Pasquale Fameli . La ricerca del tedesco Carsten Nicolai (Karl-Marx-Stadt, 1965), incentrata sul rapporto tra arte, scienza e tecnologia, si caratterizza per una riduzione formale ai minimi termini, fredda e metodica, condotta attraverso i mezzi più disparati, dall’installazione al video, dalla stampa offset al suono. Per le proprie installazioni, Nicolai recupera le soluzioni “concrete” del Minimalismo[1] americano, alleggerendole però nei materiali, ora levigati e sottili anziché grezzi e pesanti, e dotandole della componente sonora: i suoi solidi geometrici mantengono la stessa ieratica staticità delle opere di un Donald Judd o un Tony Smith, ma la diffusione di sonorità sintetiche, microcellulari, anch’esse spesso ridotte al loro livello base, a onde sinusoidali o quadre, creano intorno a essi un movimento, un campo energetico che li avvolge e li galvanizza: emblematiche in tal senso sono opere del 2004 quali Anti e Syn Chron, enormi poliedri irregolari in leggerissimo alluminio, oppure Reflex, Einkristall e Perfect Square, in cui cubi, sfere e strutture modulari in vetro danno consistenza fisica a trasparenze e riflessi, mentre in opere quali Inver (2005) e Fades (2006) l’artista tedesco arriva a modellare direttamente la luce stessa, dimostrandosi così un degno erede di James Turrell e Dan Flavin, noti rispettivamente per gli ambienti luminosi e le strutture al neon.
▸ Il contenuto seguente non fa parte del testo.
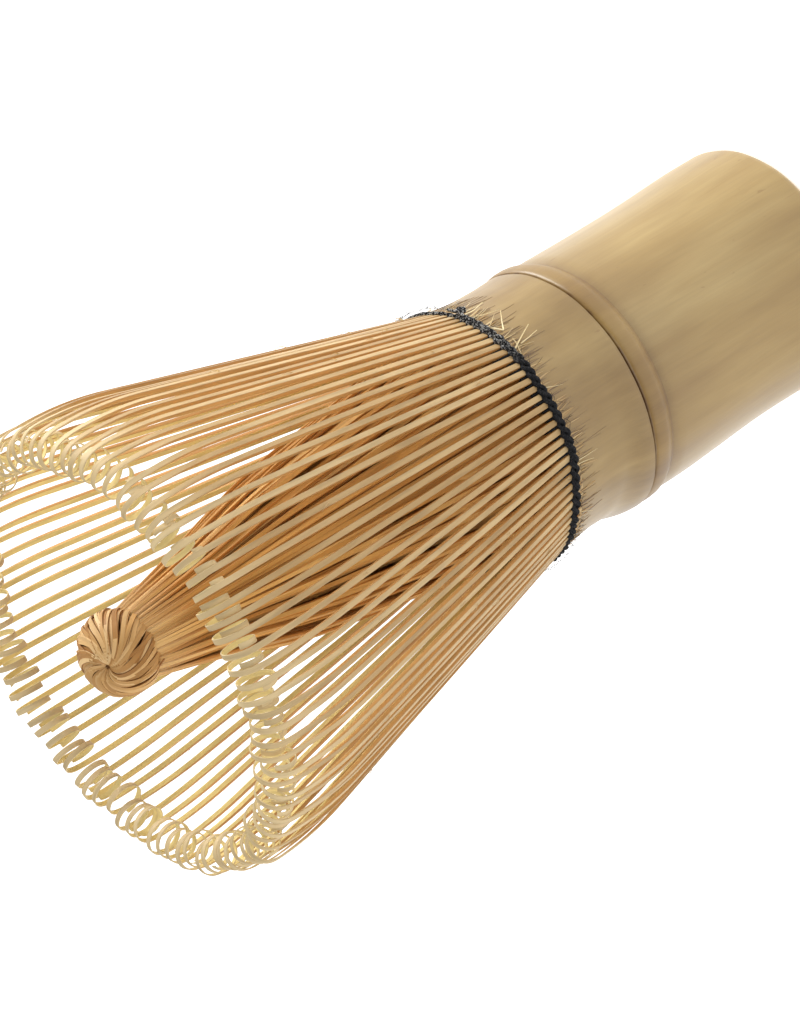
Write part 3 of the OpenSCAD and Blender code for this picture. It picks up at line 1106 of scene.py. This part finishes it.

Mantenendo un rapporto di coerenza con la sua produzione oggettuale, anche gli spettacoli audiovisivi di Nicolai (gran parte dei quali realizzati sotto lo pseudonimo di Alva Noto) esplorano le possibilità di interazione tra forme visive e sonore minimali, azzerate, passando stavolta attraverso un aggiornatissimo approccio processuale, ossia una manipolazione in tempo reale delle stesse, tramite sofisticatissimi software interattivi: un cadenzato sequenziarsi di ritmi formali piatti e di rigorosa modularità si combina così a un susseguirsi di micro-suoni elettronici matematicamente organizzati, dialogando in una necessaria e suggestiva configurazione sinestetica dalle variazioni lente e graduali.
Qualcosa di analogo accade anche nell’imponente installazione audiovisiva Unidisplay (2012), presentata nello spazio dell’Hangar Bicocca a Milano, a cura di Chiara Bertola e Andrea Lissoni, e visitabile fino al 2 dicembre, in cui gli elementi caratteristici della ricerca di Nicolai si presentano sintetizzati in un’unica dimensione ambientale e processuale: l’elementarità delle frequenze sonore si accorda con la schematicità della sintesi geometrica, in una reciprocità di corrispondenze ritmiche e formali dal carattere severo e disturbante. Moduli e pattern composti da linee, punti, cerchi e quadrati in un sobrio bianconero, si accumulano serratamente, tra rapidi sfarfallii (flickers) e repentine variazioni di segnale (jitters), scandendo la continuità di una presenza rumoristica insistente e ineludibile che si pone al di là di una durata definita, acquisendo così valenza spaziale. L’imponente proiezione, che si estende per quasi cinquanta metri, è delimitata agli angoli da due specchi che la ripetono all’infinito, in una sorta di labirintico e destabilizzante effetto droste. La manipolazione in tempo reale è stata qui sostituita da processi di automazione che lasciano un significativo margine di indeterminatezza al divenire delle forme e la persistenza pressoché ciclica del suono conduce il fruitore verso un ipnotico viaggio percettivo.
[1] Per approfondimenti su questo importante movimento artistico cfr. almeno F. POLI, Minimalismo, Arte Povera, Arte Concettuale, Laterza, Bari, 2009.